# [WORK REQUIRED]
How does the data below read from its first line through the line containing "eroded: float = 0.0"? Print those lines exactly.

_ _ _

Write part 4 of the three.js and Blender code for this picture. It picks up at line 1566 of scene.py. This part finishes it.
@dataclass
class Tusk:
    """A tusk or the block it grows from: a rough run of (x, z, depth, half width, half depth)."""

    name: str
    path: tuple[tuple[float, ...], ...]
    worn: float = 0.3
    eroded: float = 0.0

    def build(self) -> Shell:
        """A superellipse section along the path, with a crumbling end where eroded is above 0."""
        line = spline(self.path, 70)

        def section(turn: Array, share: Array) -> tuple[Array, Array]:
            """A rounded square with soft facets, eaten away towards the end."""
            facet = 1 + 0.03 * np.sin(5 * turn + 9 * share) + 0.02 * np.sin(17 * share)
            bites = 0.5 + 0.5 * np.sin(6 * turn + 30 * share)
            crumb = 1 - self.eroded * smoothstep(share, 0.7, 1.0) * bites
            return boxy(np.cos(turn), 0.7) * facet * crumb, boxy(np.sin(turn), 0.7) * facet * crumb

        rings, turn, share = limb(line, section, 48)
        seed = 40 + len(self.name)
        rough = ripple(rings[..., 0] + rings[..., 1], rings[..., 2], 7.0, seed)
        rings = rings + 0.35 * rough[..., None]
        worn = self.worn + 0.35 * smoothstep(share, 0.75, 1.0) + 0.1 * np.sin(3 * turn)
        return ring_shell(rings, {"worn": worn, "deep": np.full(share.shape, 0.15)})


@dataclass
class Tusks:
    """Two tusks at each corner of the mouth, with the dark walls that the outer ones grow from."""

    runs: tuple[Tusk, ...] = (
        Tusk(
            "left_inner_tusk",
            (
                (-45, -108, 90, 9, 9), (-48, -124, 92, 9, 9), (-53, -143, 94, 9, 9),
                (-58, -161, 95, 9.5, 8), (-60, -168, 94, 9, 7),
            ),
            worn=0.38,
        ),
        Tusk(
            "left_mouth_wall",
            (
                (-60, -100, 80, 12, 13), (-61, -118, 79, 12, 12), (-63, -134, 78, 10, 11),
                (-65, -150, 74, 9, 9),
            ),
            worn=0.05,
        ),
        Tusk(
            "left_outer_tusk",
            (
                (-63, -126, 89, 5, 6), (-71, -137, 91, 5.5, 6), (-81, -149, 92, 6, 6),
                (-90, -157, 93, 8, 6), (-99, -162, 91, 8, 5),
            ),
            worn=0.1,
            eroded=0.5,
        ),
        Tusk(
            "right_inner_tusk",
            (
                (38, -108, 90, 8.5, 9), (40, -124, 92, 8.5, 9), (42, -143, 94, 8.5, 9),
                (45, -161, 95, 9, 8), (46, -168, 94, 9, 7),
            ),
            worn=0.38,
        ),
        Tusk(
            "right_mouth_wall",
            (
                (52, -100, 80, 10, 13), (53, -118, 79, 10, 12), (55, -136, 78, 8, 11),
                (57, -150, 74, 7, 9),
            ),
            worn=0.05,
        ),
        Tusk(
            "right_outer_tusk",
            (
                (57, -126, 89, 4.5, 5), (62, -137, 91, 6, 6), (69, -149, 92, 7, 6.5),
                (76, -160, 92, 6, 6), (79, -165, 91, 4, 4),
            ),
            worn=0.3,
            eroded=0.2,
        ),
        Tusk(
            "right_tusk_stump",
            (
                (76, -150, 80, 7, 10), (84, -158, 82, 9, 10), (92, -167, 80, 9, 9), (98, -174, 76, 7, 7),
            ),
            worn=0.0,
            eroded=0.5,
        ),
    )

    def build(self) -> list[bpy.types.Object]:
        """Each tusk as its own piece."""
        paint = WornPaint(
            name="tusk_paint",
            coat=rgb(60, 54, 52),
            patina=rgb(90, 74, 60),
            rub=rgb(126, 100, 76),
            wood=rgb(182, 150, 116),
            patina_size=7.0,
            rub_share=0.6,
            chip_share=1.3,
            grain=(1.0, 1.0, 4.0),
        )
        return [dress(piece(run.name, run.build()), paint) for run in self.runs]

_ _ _

# [RESULT FOR THIS EXERCISE]
Write part 4 of the three.js and Blender code for this picture. It picks up at line 1566 of scene.py. This part finishes it.
@dataclass
class Tusk:
    """A tusk or the block it grows from: a rough run of (x, z, depth, half width, half depth)."""

    name: str
    path: tuple[tuple[float, ...], ...]
    worn: float = 0.3
    eroded: float = 0.0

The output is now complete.